Das Denkmal für die Kommunismusopfer hat dagegen ungeahnte Aktualität gewonnen. Es würde nämlich in Erinnerung rufen, dass auch Deutschland 1945 Opfer russischer Expansionsbestrebungen wurde. Was hierzulande jahrelang als Befreiung beschönigt wurde, war in Wahrheit die Unterwerfung halb Europas unter Stalins imperiale Machtgelüste. An diese Vergangenheit will Putin in der Ukraine jetzt wieder anknüpfen.

Verschleppt worden war das Vorhaben von der CDU. Deren Staatsministerin für Kultur und Medien, Monika Grütters, hatte die Bundestagsbeschlüsse jahrelang ignoriert – und dann der Bundesstiftung Aufarbeitung zugeschoben. Obwohl der Bundestag sie im Dezember 2019 explizit aufgefordert hatte, innerhalb von drei Monaten ein Konzept vorzulegen, passierte erst einmal nichts. Im Juni 2020 ließ sie dann bei der Stiftung eine „Koordinierungsstelle“ einrichten.

Nach weiteren sechs Monaten legte diese ein Papier vor, das im Wesentlichen nur einen Namensvorschlag enthielt („Denkmal zur Mahnung und Erinnerung an die Opfer der kommunistischen Diktatur in Deutschland“). Außerdem war darin zu lesen, dass das Mahnmal „dreidimensional“ und von einem „Informationsangebot“ begleitet sein solle. Die zentrale Frage, wo das Denkmal stehen und wie es aussehen solle, blieb dagegen unbeantwortet. Wichtige Opferorganisationen wie die Vereinigung der Opfer des Stalinismus waren zudem an der Ausarbeitung nicht beteiligt worden.
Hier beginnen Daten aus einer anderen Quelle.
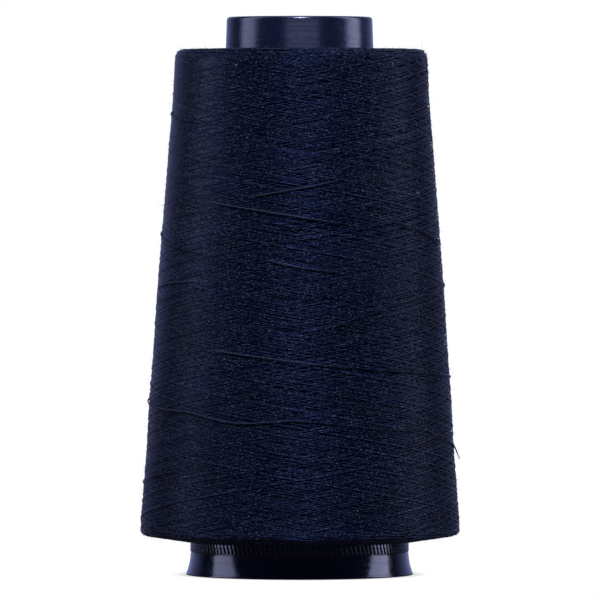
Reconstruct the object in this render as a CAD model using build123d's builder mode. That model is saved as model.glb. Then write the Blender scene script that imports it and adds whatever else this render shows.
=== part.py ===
from build123d import *
from math import cos, pi, radians, sin, tan
import os

# A cone of sewing thread, as overlock, quilting and other fast machines take from a thread stand:
# a thin-walled moulded plastic cone, the package of cross-wound thread on it, and the free end of
# the thread lying round the package. The cone is open from foot to nose, for the stand's pin.
#
# Millimetres and degrees. +Z is up, and the origin is the centre of the foot's flat face.

os.makedirs("parts", exist_ok=True)

# ---------------------------------------------------------------- driving dimensions

# Cone core, overall
cone_height = 125.0  # from the floor to the top of the nose
wall = 1.5  # at the foot of the winding surface, square to the axis

# Ribbed band, under the winding surface. Its fine slanted ribs grip the first turns of thread.
band_radius = 24.5  # over the ribs
band_height = 5.35  # most of it is under the thread
band_ledge = 0.1  # from the bottom of the ribs in to the winding surface
rib_count = 135
rib_depth = 0.35
rib_slant = 15.0  # from the vertical

# Foot, a flared ring under the band
foot_height = 4.85
neck_inset = 0.05  # of the neck, just under the groove, in from the ribs
foot_reach = 0.95  # the foot's lip over its neck
foot_lip = 0.3  # upright edge of the lip
flare_sagitta = 0.2  # hollow of the flare
groove_height = 0.3  # between the neck and the band
groove_depth = 0.25

# Bore of the foot, which a winder's chuck or a cone holder centres in
base_wall = 2.05  # left behind the groove
base_bore_length = 7.0
base_bore_chamfer = 0.4

# Nose, which stands out of the thread
nose_radius = 16.3  # at the rim
nose_length = 8.0
nose_half_angle = 2.0
nose_wall = 1.8  # at the rim
nose_bore_length = 4.0
nose_rim_chamfer = 0.45

# Stacking ribs inside the cone: the nose of an empty cone below butts on their flat ends
stack_rib_count = 6
stack_rib_width = 1.2
stack_pitch = 30.0  # height that each stacked cone adds
stack_rib_relief = 0.3  # their faces stay this far outside the nose bore

# Thread package
band_reveal = 2.15  # ribs that show below the thread
bottom_build = 11.35  # thickness of the thread at its wide end
top_build = 11.6  # and at its narrow end
bottom_face_angle = 8.5  # the wide end's face rises outwards
top_face_angle = 4.3  # and so does the narrow end's
package_edge_chamfer = 1.2
seat_clearance = 0.05  # between the thread and the core

# Free end of the thread
thread_diameter = 0.3
thread_sides = 5  # as good as round on so thin a thread
corner_share = 0.45  # of the shorter run beside a corner that the corner's arc takes

# Its route: bearing round the cone from the front, towards +X; height; and how far the thread's
# centre stands off the package's side
thread_route = [
    (-131, 41.6, 0.35),
    (-121, 40.8, 0.35),
    (-111, 40.2, 0.35),
    (-101, 39.6, 0.40),
    (-91, 39.1, 0.45),
    (-80, 38.4, 0.40),
    (-69, 37.7, 0.35),
    (-58, 37.4, 0.35),
    (-48, 37.3, 0.35),
    (-39, 36.4, 0.35),
    (-30, 35.2, 0.35),
    (-20, 34.7, 0.35),
    (-9, 35.4, 0.35),
    (1, 35.6, 0.35),
    (11, 34.9, 0.35),
    (22, 34.1, 0.35),
    (33, 33.4, 0.35),
    (44, 33.3, 0.35),
    (54, 33.0, 0.35),
    (63, 31.8, 0.35),
    (72, 30.5, 0.35),
    (81, 29.5, 0.40),
    (88, 28.4, 0.50),
    (93, 27.1, 0.95),
]

# ---------------------------------------------------------------- worked out from them

neck_radius = band_radius - neck_inset
foot_radius = neck_radius + foot_reach
groove_radius = neck_radius - groove_depth
base_bore_radius = groove_radius - base_wall

band_bottom = foot_height + groove_height
band_top = band_bottom + band_height
rib_turn = band_height * tan(radians(rib_slant)) / band_radius  # of the top of a rib past its foot

winding_bottom_radius = band_radius - rib_depth - band_ledge
winding_bottom_inner_radius = winding_bottom_radius - wall
winding_top = cone_height - nose_length
winding_top_radius = nose_radius + nose_length * tan(radians(nose_half_angle))
winding_slope = (winding_bottom_radius - winding_top_radius) / (winding_top - band_top)

nose_bore_radius = nose_radius - nose_wall
nose_bore_bottom = cone_height - nose_bore_length

base_bore_top = base_bore_length + winding_bottom_inner_radius - base_bore_radius

stack_rib_bottom = cone_height - stack_pitch
stack_rib_radius = nose_bore_radius + stack_rib_relief

package_bore_bottom = band_bottom + band_reveal
package_bore_radius = band_radius + seat_clearance
package_bore_ledge = band_top + seat_clearance
package_low_bore_radius = winding_bottom_radius + seat_clearance
package_top_bore_radius = winding_top_radius + seat_clearance
package_bottom_radius = band_radius + bottom_build
package_top_radius = winding_top_radius + top_build
package_bottom_reach = package_bottom_radius - package_bore_radius
package_bottom = package_bore_bottom + package_bottom_reach * tan(radians(bottom_face_angle))
package_top = winding_top + (package_top_radius - package_top_bore_radius) * tan(radians(top_face_angle))
package_slope = (package_bottom_radius - package_top_radius) / (package_top - package_bottom)


def wall_middle_radius(height):
    """Middle of the core's wall, at a height of the winding surface."""
    return winding_bottom_radius - wall / 2 - (height - band_top) * winding_slope


def rib_outline(turn):
    """Points of the band's saw-toothed outline, a crest and a root for each rib, turned by an angle."""
    points = []
    for rib in range(rib_count):
        crest_angle = 2 * pi * rib / rib_count + turn
        root_angle = 2 * pi * (rib + 0.5) / rib_count + turn
        root_radius = band_radius - rib_depth
        points.append((band_radius * cos(crest_angle), band_radius * sin(crest_angle)))
        points.append((root_radius * cos(root_angle), root_radius * sin(root_angle)))
    return points


def on_package(bearing, height, stand_off):
    """A point off the package's side, at a bearing round the axis from the front."""
    radius = package_bottom_radius - (height - package_bottom) * package_slope + stand_off
    return radius * sin(radians(bearing)), -radius * cos(radians(bearing)), height


def corner_radii(points):
    """The largest arc that each corner of a route has room for."""
    radii = []
    for before, corner, after in zip(points, points[1:], points[2:]):
        run_in = Vector(corner) - Vector(before)
        run_out = Vector(after) - Vector(corner)
        half_turn = radians(run_in.get_angle(run_out)) / 2
        radii.append(corner_share * min(run_in.length, run_out.length) / tan(half_turn))
    return radii


# ---------------------------------------------------------------- cone core

# One stacking rib, upright against the inner wall, with a flat lower end
with BuildPart() as stack_rib:
    with BuildSketch(Plane.XZ):
        with BuildLine():
            Polyline(
                (stack_rib_radius, stack_rib_bottom),
                (wall_middle_radius(stack_rib_bottom), stack_rib_bottom),
                (wall_middle_radius(winding_top), winding_top),
                (wall_middle_radius(winding_top), nose_bore_bottom),
                (stack_rib_radius, nose_bore_bottom),
                close=True,
            )
        make_face()
    extrude(amount=stack_rib_width / 2, both=True)

with BuildPart() as cone_core:
    # outside: foot, groove, room for the band, winding surface and nose
    with BuildSketch(Plane.XZ):
        with BuildLine():
            Polyline((0, foot_height), (0, 0), (foot_radius, 0), (foot_radius, foot_lip))
            SagittaArc((foot_radius, foot_lip), (neck_radius, foot_height), flare_sagitta)
            Polyline(
                (neck_radius, foot_height),
                (groove_radius, foot_height),
                (groove_radius, band_top),
                (winding_bottom_radius, band_top),
                (winding_top_radius, winding_top),
                (nose_radius, cone_height),
                (0, cone_height),
                (0, foot_height),
            )
        make_face()
    revolve(axis=Axis.Z)
    # ribbed band, its ribs leaning as they climb
    with BuildSketch(Plane.XY.offset(band_bottom)):
        Polygon(*rib_outline(0), align=None)
    with BuildSketch(Plane.XY.offset(band_top)):
        Polygon(*rib_outline(-rib_turn), align=None)
    loft(ruled=True)
    # bore, right through
    with BuildSketch(Plane.XZ):
        with BuildLine():
            Polyline(
                (0, 0),
                (base_bore_radius, 0),
                (base_bore_radius, base_bore_length),
                (winding_bottom_inner_radius, base_bore_top),
                (winding_bottom_inner_radius, band_top),
                (nose_bore_radius, nose_bore_bottom),
                (nose_bore_radius, cone_height),
                (0, cone_height),
                close=True,
            )
        make_face()
    revolve(axis=Axis.Z, mode=Mode.SUBTRACT)
    foot_circles = edges().filter_by(GeomType.CIRCLE).group_by(Axis.Z)[0].sort_by(SortBy.RADIUS)
    chamfer(foot_circles[0], length=base_bore_chamfer)
    chamfer(edges().filter_by(GeomType.CIRCLE).group_by(Axis.Z)[-1], length=nose_rim_chamfer)
    with PolarLocations(0, stack_rib_count):
        add(stack_rib.part)

cone_core.part.label = "cone_core"
export_step(cone_core.part, "parts/cone_core.step")

# ---------------------------------------------------------------- thread package

# Some thousands of metres of thread, wound crosswise between the ribbed band and the nose. Its two
# end faces are shallow dishes, square to the wind rather than to the axis.
with BuildPart() as thread_package:
    with BuildSketch(Plane.XZ) as package_section:
        with BuildLine():
            Polyline(
                (package_bore_radius, package_bore_bottom),
                (package_bottom_radius, package_bottom),
                (package_top_radius, package_top),
                (package_top_bore_radius, winding_top),
                (package_low_bore_radius, package_bore_ledge),
                (package_bore_radius, package_bore_ledge),
                close=True,
            )
        make_face()
        chamfer(package_section.vertices().sort_by(Axis.X)[-1], length=package_edge_chamfer)
        chamfer(package_section.vertices().sort_by(Axis.Y)[-1], length=package_edge_chamfer)
    revolve(axis=Axis.Z)

thread_package.part.label = "thread_package"
export_step(thread_package.part, "parts/thread_package.step")

# ---------------------------------------------------------------- free end of the thread

route_points = [on_package(*place) for place in thread_route]
route_radii = corner_radii(route_points)

with BuildPart() as loose_thread_end:
    with BuildLine() as thread_path:
        FilletPolyline(*route_points, radius=route_radii)
    with BuildSketch(Plane(origin=thread_path.line @ 0, z_dir=thread_path.line % 0)) as thread_section:
        RegularPolygon(thread_diameter / 2, thread_sides)
    sweep()

loose_thread_end.part.label = "loose_thread_end"
export_step(loose_thread_end.part, "parts/loose_thread_end.step")

thread_length = thread_path.wire().length
tube_volume = thread_section.sketch.area * thread_length
print("arc radii of the thread's route:", [round(radius, 1) for radius in route_radii])
print("length of the free end:", round(thread_length, 1))
print("volume over section times length:", round(loose_thread_end.part.volume / tube_volume, 4))
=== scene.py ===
from math import cos, hypot, pi, radians, sin, sqrt

import bpy
import numpy as np
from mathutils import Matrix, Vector


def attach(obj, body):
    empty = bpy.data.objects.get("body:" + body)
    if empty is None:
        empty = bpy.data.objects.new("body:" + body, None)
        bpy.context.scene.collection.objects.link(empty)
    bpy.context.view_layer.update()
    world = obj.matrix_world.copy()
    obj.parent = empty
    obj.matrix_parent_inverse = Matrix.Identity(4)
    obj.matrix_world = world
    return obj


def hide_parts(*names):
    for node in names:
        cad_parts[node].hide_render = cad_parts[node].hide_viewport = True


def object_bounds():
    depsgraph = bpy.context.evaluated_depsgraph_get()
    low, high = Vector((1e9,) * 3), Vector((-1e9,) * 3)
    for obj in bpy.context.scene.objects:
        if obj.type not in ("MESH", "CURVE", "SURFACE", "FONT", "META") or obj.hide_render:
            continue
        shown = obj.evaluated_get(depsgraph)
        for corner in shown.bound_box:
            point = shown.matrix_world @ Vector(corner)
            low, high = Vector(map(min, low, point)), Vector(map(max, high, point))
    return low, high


# A cone of dark sewing thread, for overlock and quilting machines. Lengths are in metres, written as
# so many mm, and lists of places hold degrees and plain millimetres. All is in the frame of the packed
# model: +Z up, the foot's flat face on z = 0, and the front at -Y.
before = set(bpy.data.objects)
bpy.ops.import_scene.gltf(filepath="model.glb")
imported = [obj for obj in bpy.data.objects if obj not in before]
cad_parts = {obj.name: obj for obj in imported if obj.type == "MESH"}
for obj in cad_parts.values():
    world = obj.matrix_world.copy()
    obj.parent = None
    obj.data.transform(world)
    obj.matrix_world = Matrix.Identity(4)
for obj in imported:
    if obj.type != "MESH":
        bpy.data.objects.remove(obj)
cad_low, cad_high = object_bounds()
mm = 0.001

# ---------------- camera
# A long lens, level with the upper third of the cone and aimed at its middle.
camera_place = Vector((0, -1.834, 0.092))
camera_target = Vector((0.0001, 0, 0.06155))
focal_length = 490.6  # in millimetres, on a sensor 36 mm wide
bpy.ops.object.camera_add(
    location=camera_place, rotation=(camera_target - camera_place).to_track_quat("-Z", "Y").to_euler()
)
camera = bpy.context.object
camera.data.sensor_width = 36
camera.data.lens = focal_length
camera.data.clip_start = 0.05
camera.data.clip_end = 60
bpy.context.scene.camera = camera

# ---------------- cone core
# One thin-walled injection moulding in dark polystyrene, polished in the mould: a flared foot, a
# groove, a band of fine slanted ribs, a winding surface that the thread hides, and a smooth nose.
core_segments = 240
flare_steps = 8
cone_height = cad_high.z
foot_radius = 25.4 * mm
foot_lip = 0.3 * mm
foot_height = 4.85 * mm
flare_sagitta = 0.2 * mm
neck_radius = 24.45 * mm
groove_radius = 24.2 * mm
band_bottom = 5.15 * mm
band_top = 10.5 * mm
band_radius = 24.5 * mm
rib_root_radius = 24.15 * mm
winding_bottom_radius = 24.05 * mm
winding_top = 117.0 * mm
winding_top_radius = 16.58 * mm
nose_radius = 16.3 * mm
nose_bore_radius = 14.5 * mm
nose_rim_round = 0.65 * mm
bore_rim_round = 0.4 * mm
foot_lip_round = 0.08 * mm
nose_rings = (7.5 * mm, 1.0 * mm)  # below the rim, so that the nose's edges keep their shading to themselves
nose_bore_bottom = 121.0 * mm
inner_bottom_radius = 22.55 * mm
base_bore_radius = 22.15 * mm
base_bore_length = 7.0 * mm
rib_count = 135
rib_slant = radians(15)
rib_width = 0.74 * mm
rib_overlap = 0.3 * mm  # of a rib into the wall behind it
rib_edge_round = 0.1 * mm
stack_rib_count = 6
stack_rib_width = 1.2 * mm
stack_rib_depth = 1.6 * mm
stack_rib_overlap = 0.8 * mm
stack_rib_edge_round = 0.12 * mm
stack_rib_bottom = 95.0 * mm
stack_rib_radius = 14.8 * mm
smooth_below = radians(32)  # edges that turn more than this stay sharp
same_place = 0.01 * mm  # for an edge to count as lying on a ring


def flare_points(steps):
    """The foot's hollow flare from its lip up to its neck, as radius and height."""
    support = 0.04  # share of the flare at which a ring keeps an edge's shading to itself
    low, high = Vector((foot_radius, foot_lip)), Vector((neck_radius, foot_height))
    inward = Vector((low.y - high.y, high.x - low.x)).normalized()
    points = []
    shares = [step / steps for step in range(steps + 1)]
    for share in [0, support, *shares[1:-1], 1 - support, 1]:
        hollow = 4 * share * (1 - share) * flare_sagitta
        points.append(tuple(low.lerp(high, share) + inward * hollow))
    return points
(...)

Der Bundestag hatte Grütters 2019 auch beauftragt, eine Machbarkeitsstudie zur Ausgestaltung zu beauftragen. Die Studie gibt es bis heute nicht. Im November 2021 begründete ihr Sprecher dies damit, dass dazu erst ein Standort gefunden werden müsse. Die Suche danach „dauert noch an“. Demgegenüber hatte sich der Kulturausschuss des Bundestages bereits im Juni für ein Grundstück an der Heinrich-von-Gagern-Straße in Berlin ausgesprochen.

Einen Standort gibt es bis heute nicht. Die Frage sei „bisher ungeklärt“, steht auf der Website der Koordinierungsstelle. Dementsprechend lässt auch die Machbarkeitsstudie weiter auf sich warten.
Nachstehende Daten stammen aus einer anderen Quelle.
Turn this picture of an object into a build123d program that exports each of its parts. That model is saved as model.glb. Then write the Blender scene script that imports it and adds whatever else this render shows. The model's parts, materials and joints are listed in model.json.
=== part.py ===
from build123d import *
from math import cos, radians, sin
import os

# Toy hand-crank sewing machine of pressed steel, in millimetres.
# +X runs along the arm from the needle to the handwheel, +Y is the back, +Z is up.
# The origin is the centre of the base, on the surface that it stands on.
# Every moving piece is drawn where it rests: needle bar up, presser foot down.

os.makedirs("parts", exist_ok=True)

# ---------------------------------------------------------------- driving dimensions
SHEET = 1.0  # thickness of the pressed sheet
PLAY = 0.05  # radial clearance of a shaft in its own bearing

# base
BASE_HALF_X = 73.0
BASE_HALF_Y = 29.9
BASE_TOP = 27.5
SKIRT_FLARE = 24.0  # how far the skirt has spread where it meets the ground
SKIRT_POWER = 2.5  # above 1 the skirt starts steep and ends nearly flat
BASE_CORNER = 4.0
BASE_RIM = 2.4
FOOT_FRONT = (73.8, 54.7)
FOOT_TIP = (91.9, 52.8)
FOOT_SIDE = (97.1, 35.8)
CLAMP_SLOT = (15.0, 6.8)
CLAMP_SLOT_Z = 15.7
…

In dem jüngsten Bundestagsbeschluss werden für beide Aufgaben keine Fristen genannt. Die Bundesregierung wird lediglich aufgefordert, „die Suche nach einem Standort für das Mahnmal in zentraler Lage in Berlin weiter voranzubringen“. Außerdem solle sie den Ausschuss für Kultur und Medien „regelmäßig über den aktuellen Sachstand“ unterrichten.

Ob dies die neue Kulturstaatsministerin Claudia Roth von den Grünen dazu veranlassen wird, schneller zu agieren als ihre Vorgängerin, bleibt abzuwarten. Sicher ist jedoch schon heute, dass viele Opfer des Kommunismus ein Denkmal, das ihr Schicksal würdigt, nicht mehr erleben werden.